Butternut, carrot, parsnip soup

|
So, tonight was kind of clean out the fridge and freezer night. We all have them once in a while. So, we had soup, yet again. I find I have been obsessed lately with making soup. Ever since the purchase of my hand-held blender we have been eating soup 3-4 nights a week.

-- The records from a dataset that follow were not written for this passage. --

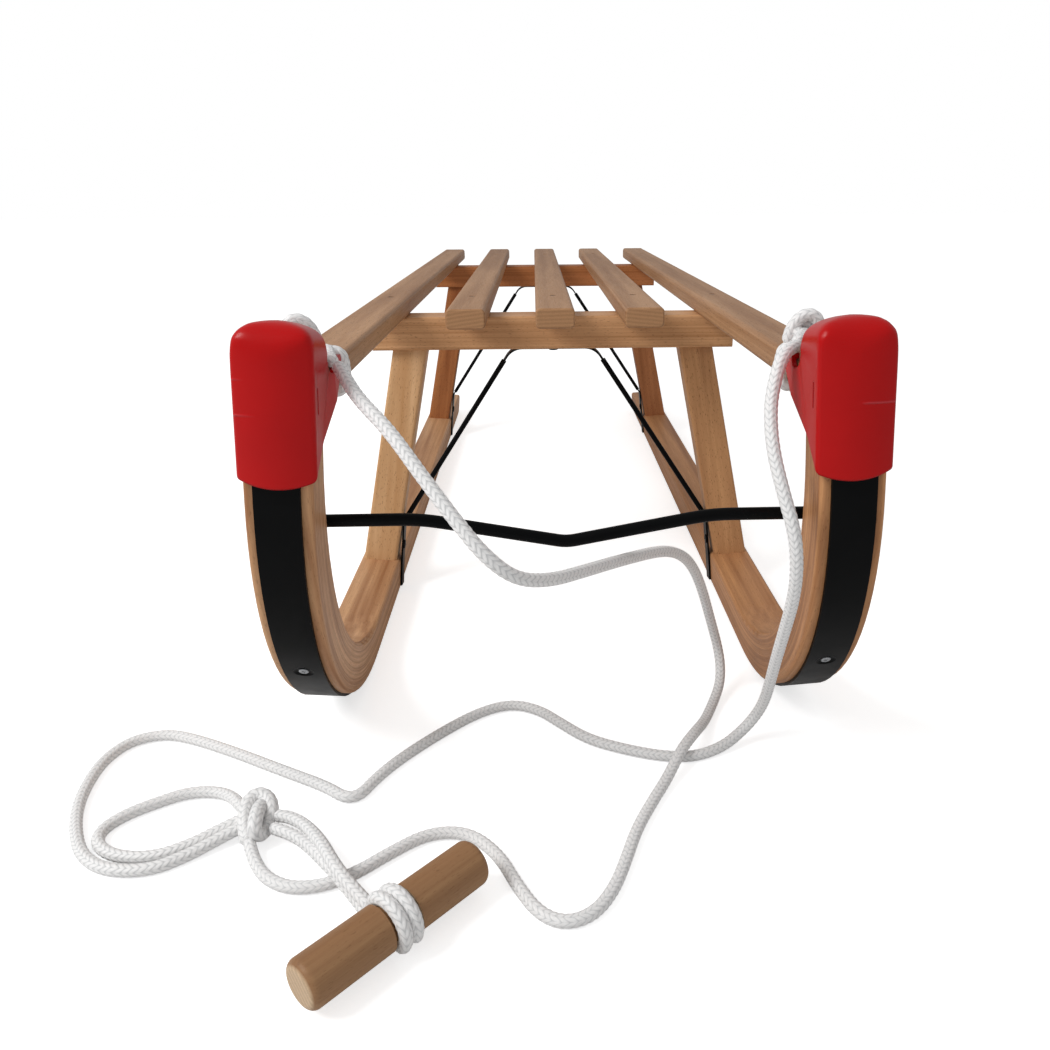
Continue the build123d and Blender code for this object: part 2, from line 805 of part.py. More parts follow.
os.makedirs("parts", exist_ok=True)
for name, shape in make_nodes().items():
    export_step(shape, f"parts/{name}.step")
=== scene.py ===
# %% [markdown]
# # A wooden sled with a pull rope
# The sled's hard parts come from a CAD model, already in place and in metres. Here they get their
# finishes, and the rope, its knots and the screws are made as they are on the real thing.

# %% Load the sled
import math

import bmesh
import bpy
import numpy as np
from mathutils import Matrix, Vector


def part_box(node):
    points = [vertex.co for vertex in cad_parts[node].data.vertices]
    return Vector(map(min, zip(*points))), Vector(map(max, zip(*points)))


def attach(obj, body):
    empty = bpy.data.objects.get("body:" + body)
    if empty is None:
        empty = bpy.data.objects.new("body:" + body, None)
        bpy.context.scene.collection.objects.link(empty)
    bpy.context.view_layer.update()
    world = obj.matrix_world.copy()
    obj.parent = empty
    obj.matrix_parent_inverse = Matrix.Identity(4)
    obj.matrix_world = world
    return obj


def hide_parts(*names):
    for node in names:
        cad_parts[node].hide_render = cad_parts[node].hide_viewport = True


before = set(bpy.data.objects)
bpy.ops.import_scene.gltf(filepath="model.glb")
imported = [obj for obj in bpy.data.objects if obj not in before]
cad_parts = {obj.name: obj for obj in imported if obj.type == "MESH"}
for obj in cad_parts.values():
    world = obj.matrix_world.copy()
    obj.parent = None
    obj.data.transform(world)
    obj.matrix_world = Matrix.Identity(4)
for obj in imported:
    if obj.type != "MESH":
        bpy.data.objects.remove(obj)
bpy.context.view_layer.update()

mm = 0.001

# %% [markdown]
# ## Camera
# The view is from in front of the sled and a little above the seat, close enough that the nose
# caps look large and the far ends of the slats small. A camera's turn is easiest to read as three
# steps: a heading round Z, a tip downwards, and a slight roll about its own view line.

# %% Camera
camera_data = bpy.data.cameras.new("camera")
camera = bpy.data.objects.new("camera", camera_data)
bpy.context.collection.objects.link(camera)
heading, tip, roll = (math.radians(a) for a in (1.9464, 20.2864, -0.3164))
turn = Matrix.Rotation(-heading, 4, "Z") @ Matrix.Rotation(math.pi / 2 - tip, 4, "X")
turn = turn @ Matrix.Rotation(roll, 4, "Z")
camera.matrix_world = Matrix.Translation((-0.015, -0.9103, 0.33389)) @ turn
camera_data.sensor_width = 36.0
camera_data.lens = 30.511
camera_data.shift_x = -0.04005
camera_data.shift_y = -0.00515
camera_data.clip_start = 0.01
bpy.context.scene.camera = camera
print("camera at", tuple(round(c, 3) for c in camera.location))

# %% [markdown]
# ## The rope's routes
# One white braided rope, 7 mm thick, is tied to both outer slats, gathered in a knot on the
# ground and led on to the wooden handle. It lies in five stretches. Each route is a list of places
# that the rope's centre line is drawn towards, from where it leaves the sled or knot: the heights
# show where it lies on the ground, and where it rises over itself.

# %% Routes of the rope
right_rope_route = [
    (-0.1145, -0.462, 0.253),
    (-0.109, -0.473, 0.249),
    (-0.1005, -0.487, 0.241),
    (-0.084, -0.503, 0.229),
    (-0.069, -0.517, 0.212),
    (-0.054, -0.529, 0.195),
    (-0.04, -0.537, 0.179),
    (-0.026, -0.535, 0.166),
    (-0.01, -0.519, 0.158),
    (0.008, -0.492, 0.151),
    (0.031, -0.457, 0.142),
    (0.0556, -0.423, 0.1328),
    (0.0672, -0.409, 0.1264),
    (0.078, -0.394, 0.1154),
    (0.0863, -0.383, 0.1011),
    (0.0942, -0.372, 0.0811),
    (0.1034, -0.36, 0.0522),
    (0.1098, -0.354, 0.032),
    (0.1122, -0.358, 0.0181),
    (0.11, -0.369, 0.0085),
    (0.102, -0.386, 0.0038),
    (0.092, -0.409, 0.0045),
    (0.082, -0.43, 0.011),
    (0.07, -0.449, 0.011),
    (0.059, -0.468, 0.0045),
    (0.048, -0.487, 0.0035),
    (0.036, -0.511, 0.0037),
    (0.028, -0.534, 0.0035),
    (0.02, -0.555, 0.0037),
    (0.009, -0.571, 0.0035),
    (-0.005, -0.577, 0.0037),
    (-0.018, -0.57, 0.0035),
    (-0.028, -0.553, 0.0037),
    (-0.039, -0.528, 0.0035),
    (-0.056, -0.51, 0.0037),
    (-0.078, -0.509, 0.0035),
    (-0.098, -0.525, 0.0037),
    (-0.113, -0.539, 0.0035),
    (-0.13, -0.548, 0.0037),
    (-0.149, -0.547, 0.0035),
    (-0.166, -0.533, 0.004),
    (-0.174, -0.515, 0.007),
]

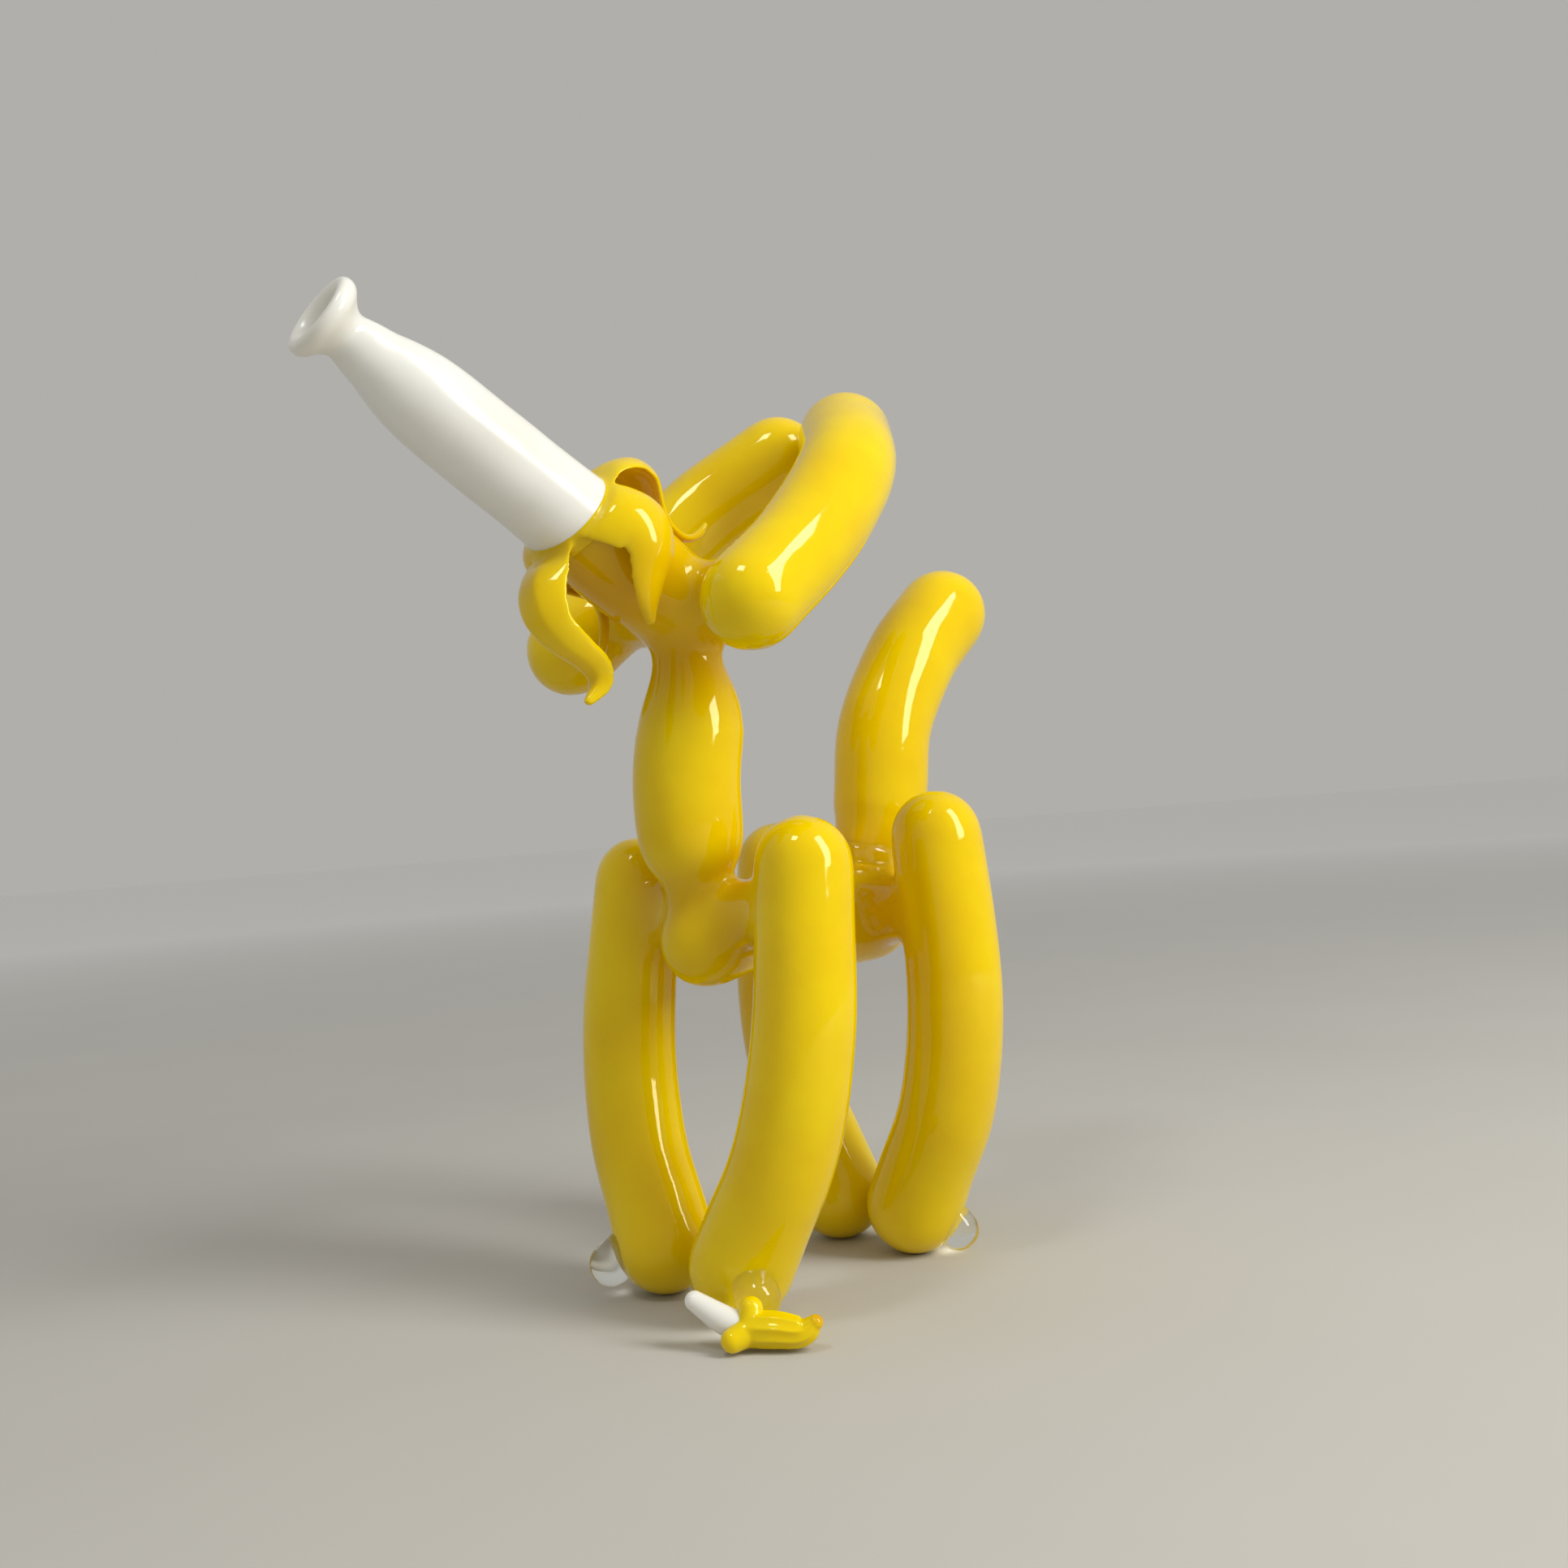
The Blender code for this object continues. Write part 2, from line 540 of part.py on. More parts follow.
def build_charm(leg, yellow, white):
    """Hang the small half-peeled fruit on the left front drop: ridged skin, two flaps, bare fruit."""
    along = Vector((math.cos(CHARM_TURN), math.sin(CHARM_TURN), 0.0))
    outward = Vector((math.sin(CHARM_TURN), -math.cos(CHARM_TURN), 0.0))
    up = Vector((0.0, 0.0, 1.0))
    drop = drop_points("front_left", leg[0])
    waist = drop[-1] + outward * CHARM_REACH + along * CHARM_OFFSET
    waist.z = CHARM_FLOOR_GAP + CHARM_SKIN_RADIUS + CHARM_SKIN_SAG

    skin_points = [waist, waist + along * CHARM_SKIN_LENGTH * 0.4 - up * CHARM_SKIN_SAG,
                   waist + along * CHARM_SKIN_LENGTH * 0.8 - up * CHARM_SKIN_SAG,
                   waist + along * CHARM_SKIN_LENGTH + up * CHARM_STALK_LIFT]
    skin_radii = [CHARM_SKIN_RADIUS, CHARM_SKIN_RADIUS, CHARM_SKIN_RADIUS * 0.75, CHARM_STALK_RADIUS]
    skin = tube("charm_skin", skin_points, skin_radii, yellow, sides=SMALL_SIDES, steps=CHARM_STEPS)
    upper = waist + up * CHARM_FLAP_RISE - outward * CHARM_FLAP_LEAN
    lower = waist - along * CHARM_FLAP_SPREAD + outward * CHARM_FLAP_REACH
    lower.z = CHARM_FLOOR_GAP + CHARM_FLAP_RADIUS
    flaps = {"upper": [waist, (waist + upper) / 2, upper], "lower": [waist, (waist + lower) / 2, lower]}
    flap_radii = [CHARM_FLAP_RADIUS] * 3
    for name, points in flaps.items():
        flap = tube("charm_flap_" + name, points, flap_radii, yellow, sides=SMALL_SIDES, steps=FLAP_STEPS)
        boolean(skin, flap, "UNION")

    fruit_points = [waist - along * CHARM_SKIN_RADIUS * 0.3,
                    waist - along * CHARM_FRUIT_LENGTH / 2 + up * CHARM_FRUIT_RISE * CHARM_FRUIT_BOW,
                    waist - along * CHARM_FRUIT_LENGTH + up * CHARM_FRUIT_RISE]
    fruit_radii = [CHARM_FRUIT_RADIUS * taper for taper in CHARM_FRUIT_TAPER]
    fruit = tube("charm_fruit", fruit_points, fruit_radii, white, sides=SMALL_SIDES, steps=CHARM_STEPS)
    boolean(fruit, tube("charm_skin_clearance", skin_points, swollen(skin_radii), white,
                        sides=SMALL_SIDES, steps=CHARM_STEPS), "DIFFERENCE")
    for name, points in flaps.items():
        boolean(fruit, tube("charm_flap_clearance_" + name, points, swollen(flap_radii), white,
                            sides=SMALL_SIDES, steps=FLAP_STEPS), "DIFFERENCE")
    for piece in (skin, fruit):
        boolean(piece, tube("drop_clearance_" + piece.name, drop, swollen(DROP_RADII), white,
                            sides=DROP_SIDES, steps=DROP_STEPS), "DIFFERENCE")
        boolean(piece, tube("paw_clearance_" + piece.name, leg, swollen(LEG_RADII), white, steps=LEG_STEPS),
                "DIFFERENCE")


def stand_on_middle():
    """Parent every piece to an empty that stands on the floor under the middle of the dog."""
    base = bpy.data.objects.new("balloon_dog", None)
    bpy.context.scene.collection.objects.link(base)
    bpy.context.view_layer.update()
    low = Vector((math.inf,) * 3)
    high = Vector((-math.inf,) * 3)
    graph = bpy.context.evaluated_depsgraph_get()
    for piece in bpy.data.objects:
        if piece.type == "MESH" and not piece.hide_render:
            for vert in piece.evaluated_get(graph).data.vertices:
                place = piece.matrix_world @ vert.co
                low = Vector(map(min, low, place))
                high = Vector(map(max, high, place))
    for piece in bpy.data.objects:
        if piece.type == "MESH":
            piece.parent = base
    base.location = (-(low.x + high.x) / 2, -(low.y + high.y) / 2, -low.z)


def main():
    """Build the dog and stand it on the middle of its own base."""
    clear_scene()
    yellow = glass("yellow glass", YELLOW)
    white = glass("white glass", WHITE)
    clear = glass("clear glass", CLEAR, transmission=1.0)
    body, legs, chest, rump, seat, forward = build_body(yellow)
    build_snout(seat, forward, white)
    build_tail_ring(chest, rump, clear)
    for name, leg in legs.items():
        build_drop(name, leg, clear)
    build_charm(legs["front_left"], yellow, white)
    stand_on_middle()


main()
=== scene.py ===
# %% [markdown]
# # A balloon dog in yellow glass
#
# The real object is an ornament a little over twenty centimetres tall. Its maker blew ten yellow bubbles
# and melted them together in the way that a twisted balloon is built: torso, four legs, neck, head, two
# ears and a tail. A white glass snout stands in a half-peeled skin at the front of the head, and small
# clear drops sit on the feet.
#
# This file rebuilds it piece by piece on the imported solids. The solids give every place and size, so the
# first step is to load them.

import math

import bmesh
import bpy
from mathutils import Matrix, Vector, noise


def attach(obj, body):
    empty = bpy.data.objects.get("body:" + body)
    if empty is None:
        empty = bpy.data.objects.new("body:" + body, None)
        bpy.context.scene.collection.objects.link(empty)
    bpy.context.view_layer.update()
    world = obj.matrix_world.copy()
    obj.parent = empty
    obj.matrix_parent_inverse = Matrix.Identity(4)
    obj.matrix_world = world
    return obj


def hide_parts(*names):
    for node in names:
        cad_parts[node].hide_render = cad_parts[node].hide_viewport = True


MM = 0.001
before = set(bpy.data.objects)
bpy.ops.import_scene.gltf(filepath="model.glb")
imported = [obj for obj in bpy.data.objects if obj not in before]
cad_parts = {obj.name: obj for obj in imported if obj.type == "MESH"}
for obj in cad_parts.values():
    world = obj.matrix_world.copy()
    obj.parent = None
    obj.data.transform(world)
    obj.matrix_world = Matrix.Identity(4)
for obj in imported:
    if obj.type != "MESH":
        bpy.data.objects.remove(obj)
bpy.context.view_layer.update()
print("solids:", sorted(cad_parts))

# %% [markdown]
# ## The camera
#
# The photograph was taken from the front left of the dog, a little over a third of a metre away and about
# level with its back. A camera could be pointed with a Track To constraint. Here its three axes are written
# down instead, because a hand-held camera is also rolled by a few degrees, and the axes hold the roll as
# well.

# %% Place the camera
CAMERA_PLACE = Vector((277.02, -232.10, 109.14)) * MM
CAMERA_RIGHT = Vector((0.672878, 0.735744, -0.076923))
CAMERA_UP = Vector((0.069879, 0.040302, 0.996741))
CAMERA_LENS = 34.86
CAMERA_SENSOR = 36.0
CAMERA_NEAREST = 10.0 * MM

camera_data = bpy.data.cameras.new("camera")
camera_data.lens = CAMERA_LENS
camera_data.sensor_width = CAMERA_SENSOR
camera_data.clip_start = CAMERA_NEAREST
camera = bpy.data.objects.new("camera", camera_data)
bpy.context.scene.collection.objects.link(camera)
axes = Matrix((CAMERA_RIGHT, CAMERA_UP, CAMERA_RIGHT.cross(CAMERA_UP))).transposed()
camera.matrix_world = Matrix.Translation(CAMERA_PLACE) @ axes.to_4x4()
bpy.context.scene.camera = camera
print("camera:", [round(x, 3) for x in camera.location])

# %% [markdown]
# ## The floor
#
# The floor is stage, not part of the dog. It could be a single huge plane. A wide round sheet does the same
# with nothing to see at its edge. A faint mottle keeps it from looking like paper cut out of one colour,
# and further off it fades to almost white, so that it runs into the pale room behind the dog.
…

Good thing I purchased my immersion blender in the winter instead of the summer!
Anyway, here goes the recipe...
4 Tbsp coconut Oil
10 carrots, peeled and chopped
2 med. onions, chopped
6 parsnips (small to med.) peeled and chopped
4-6 cups chopped butternut squash
1 inch piece of ginger, peeled and chopped
1 patty pan squash or yellow squash chopped with skin
enough stock for the consistency you desire, about 32-64 oz.
1/2-1 cup chicken giblet gravy
salt and pepper to taste

In an 8 quart stock pot, place 4 tbsp coconut oil, add in the carrots, parsnips, onions, squash, and butternut. Saute for about 30 minutes over med. high heat. Add in the chopped ginger and saute until fragrant. Add in enough stock to cover the veggies and let simmer until all are soft. Blend with your hand-held blender, and add more liquid as needed and the optional giblet gravy, salt and pepper.

We added some chicken I had left over from making stock...and had the millet biscuits. Very good, filling dinner on a cold snowy night. It had a pleasant sweetness to it with the parsnips and ginger! You could always tops with some fresh grated nutmeg or cinnamon or both!